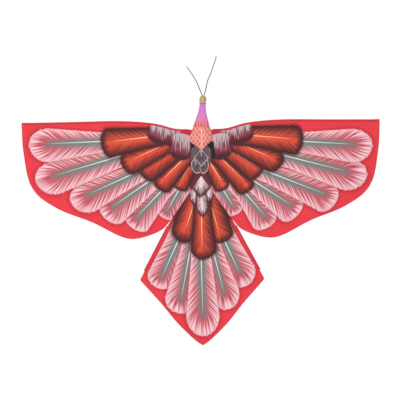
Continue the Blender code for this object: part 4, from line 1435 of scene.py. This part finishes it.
STAY_ANGLE = math.atan2(-0.88639, 0.46293)
level = bamboo("split_bamboo_level", 0.0)
upright = bamboo("split_bamboo_upright", math.radians(90))
slanting = {
    "right": bamboo("split_bamboo_slant_right", STAY_ANGLE),
    "left": bamboo("split_bamboo_slant_left", -STAY_ANGLE),
}
for node in ("spine_upper", "spine_lower", "neck_dowel"):
    nodes[node].material_slots[0].material = upright
nodes["hub_stick"].material_slots[0].material = level
for side_name in SIDES:
    for node in ("cross_spar", "leading_batten"):
        nodes[f"{node}_{side_name}"].material_slots[0].material = level
    for node in ("tail_stay", "tail_spar"):
        nodes[f"{node}_{side_name}"].material_slots[0].material = slanting[side_name]
print("bamboo sticks:", 11)

# %% [markdown]
# The head is a wooden bead in gold paint that has worn through to a darker ground. The two
# feelers are thin stiff reeds stained red-brown. The fluff inside the neck can't be seen, but it
# gets a soft fibrous look too, for anyone who takes the cover off.

# %% Bead, feelers and fluff
gold, tree, shader = new_material("worn_gold_paint", Roughness=0.42, Metallic=0.25)
place = object_place(tree)
worn = add(tree, "ShaderNodeTexNoise", {"Vector": place, "Scale": 190.0, "Detail": 5.0, "Roughness": 0.65})
gold_tone = colour_ramp(tree, worn, (0.35, "8a6a34"), (0.62, "dcb878"))
surface(tree, shader, gold_tone, worn.outputs[0], 0.35, 0.0005)
nodes["head_bead"].material_slots[0].material = gold

reed, tree, shader = new_material("stained_reed", Roughness=0.55)
place = object_place(tree)
long_place = add(tree, "ShaderNodeMapping", {"Vector": place, "Scale": (900.0, 900.0, 60.0)})
fibre = add(tree, "ShaderNodeTexNoise", {"Vector": long_place, "Scale": 1.0, "Detail": 3.0})
reed_tone = coat(tree, fibre.outputs[0], paint("7a2830"), paint("4e161c"))
surface(tree, shader, reed_tone, fibre.outputs[0], 0.3, 0.0002)
for side_name in SIDES:
    nodes[f"feeler_{side_name}"].material_slots[0].material = reed

fluff, tree, shader = new_material("polyester_fluff", Roughness=0.95, Sheen_Weight=0.4)
place = object_place(tree)
tufts = add(tree, "ShaderNodeTexNoise", {"Vector": place, "Scale": 120.0, "Detail": 8.0, "Roughness": 0.7})
fluff_tone = coat(tree, tufts.outputs[0], paint("d8d5ce"), paint("f6f4ef"))
surface(tree, shader, fluff_tone, tufts.outputs[0], 0.8, 0.002)
nodes["neck_stuffing"].material_slots[0].material = fluff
+++++
Reproduce the data shown above exactly.

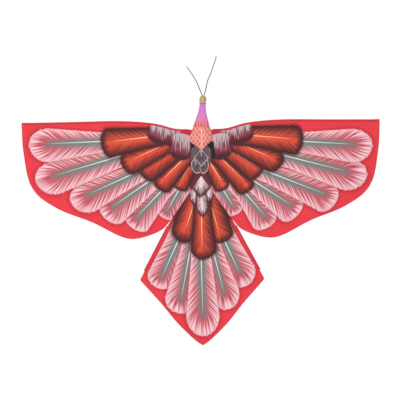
Continue the Blender code for this object: part 4, from line 1435 of scene.py. This part finishes it.
STAY_ANGLE = math.atan2(-0.88639, 0.46293)
level = bamboo("split_bamboo_level", 0.0)
upright = bamboo("split_bamboo_upright", math.radians(90))
slanting = {
    "right": bamboo("split_bamboo_slant_right", STAY_ANGLE),
    "left": bamboo("split_bamboo_slant_left", -STAY_ANGLE),
}
for node in ("spine_upper", "spine_lower", "neck_dowel"):
    nodes[node].material_slots[0].material = upright
nodes["hub_stick"].material_slots[0].material = level
for side_name in SIDES:
    for node in ("cross_spar", "leading_batten"):
        nodes[f"{node}_{side_name}"].material_slots[0].material = level
    for node in ("tail_stay", "tail_spar"):
        nodes[f"{node}_{side_name}"].material_slots[0].material = slanting[side_name]
print("bamboo sticks:", 11)

# %% [markdown]
# The head is a wooden bead in gold paint that has worn through to a darker ground. The two
# feelers are thin stiff reeds stained red-brown. The fluff inside the neck can't be seen, but it
# gets a soft fibrous look too, for anyone who takes the cover off.

# %% Bead, feelers and fluff
gold, tree, shader = new_material("worn_gold_paint", Roughness=0.42, Metallic=0.25)
place = object_place(tree)
worn = add(tree, "ShaderNodeTexNoise", {"Vector": place, "Scale": 190.0, "Detail": 5.0, "Roughness": 0.65})
gold_tone = colour_ramp(tree, worn, (0.35, "8a6a34"), (0.62, "dcb878"))
surface(tree, shader, gold_tone, worn.outputs[0], 0.35, 0.0005)
nodes["head_bead"].material_slots[0].material = gold

reed, tree, shader = new_material("stained_reed", Roughness=0.55)
place = object_place(tree)
long_place = add(tree, "ShaderNodeMapping", {"Vector": place, "Scale": (900.0, 900.0, 60.0)})
fibre = add(tree, "ShaderNodeTexNoise", {"Vector": long_place, "Scale": 1.0, "Detail": 3.0})
reed_tone = coat(tree, fibre.outputs[0], paint("7a2830"), paint("4e161c"))
surface(tree, shader, reed_tone, fibre.outputs[0], 0.3, 0.0002)
for side_name in SIDES:
    nodes[f"feeler_{side_name}"].material_slots[0].material = reed

fluff, tree, shader = new_material("polyester_fluff", Roughness=0.95, Sheen_Weight=0.4)
place = object_place(tree)
tufts = add(tree, "ShaderNodeTexNoise", {"Vector": place, "Scale": 120.0, "Detail": 8.0, "Roughness": 0.7})
fluff_tone = coat(tree, tufts.outputs[0], paint("d8d5ce"), paint("f6f4ef"))
surface(tree, shader, fluff_tone, tufts.outputs[0], 0.8, 0.002)
nodes["neck_stuffing"].material_slots[0].material = fluff